Знать (от слова знатный) в новом своем значении известно только с конца XVIII в., т. е. примерно через сто лет после появления собирательного определения знатный. Вполне возможно, что до того существовали в обиходе какие-то другие наименования, ныне нам не известные. Само слово знать в таком смысле как будто продолжает древнее представление о старейшинах (старших) рода, потому что давно установлена связь понятий «знать» и «родиться»: член рода «знает» своих сородичей по родовому знаку (Трубачев, 1957, с. 91), а со временем «старший» и стал воплощением «рода». Не следует только смешивать глагольное слово с новым образованием — именем существительным, которым выражалось новое для XVIII в. понятие.

Так лишь в самом конце XVIII в. непримиримо и четко встали две силы, окончательно разошедшиеся за века: знать и чернь.

ГЛАВА ЧЕТВЕРТАЯ. ДОМ И МИР

Весь мир рядом дышал суровым достоинством и свободой, затаенной глубиной и крепостью, и во внешнем покое ощущалось пружинистое напряжение...

В. Г. Распутин



ДОМ И ДВОР

Сколько помнят себя индоевропейцы, слово дом всегда было у них в ходу. Ничего оно и не значит, как просто "дом", и потому сложно определить исконный смысл корня; полагают, что это сделанное самим человеком жилье, в отличие, например, от норы или пещеры, в каких он прежде скрывался.

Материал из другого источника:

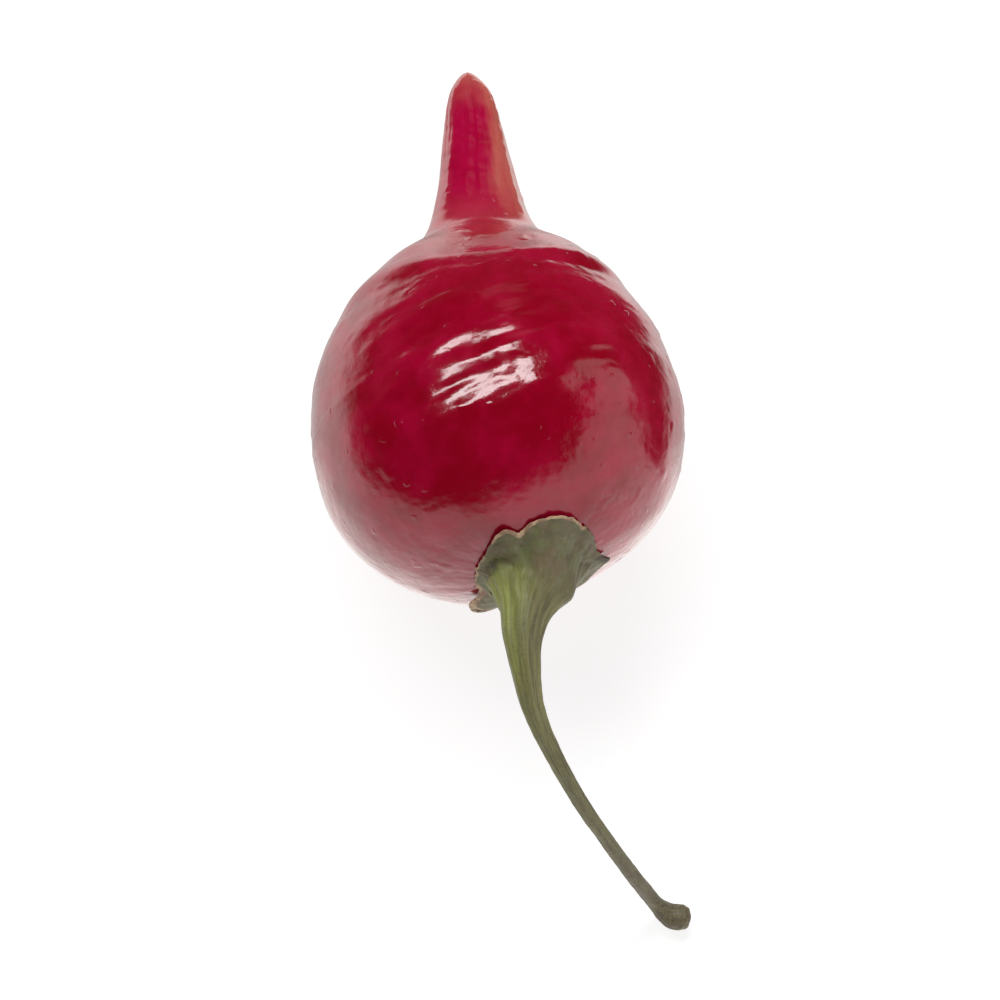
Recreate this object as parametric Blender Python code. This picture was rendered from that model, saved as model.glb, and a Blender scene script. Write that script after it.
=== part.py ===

Так как дом — жилье вообще, всякое жилье, то слово дом и стало родовым обозначением жилья, а также всего, что в нем находится. Это термин исключительно важного социального содержания, и потому семантическое изменение значений его, известное в отдельных языках, всегда происходило только на фоне других, связанных по смыслу слов; само же оно никогда не имело ни стилистических, ни функциональных примет.

Изменение значений слова домъ связано с историей человека и определялось постоянным развитием первоначально заданного в нем образа: жилье, созданное самим человеком.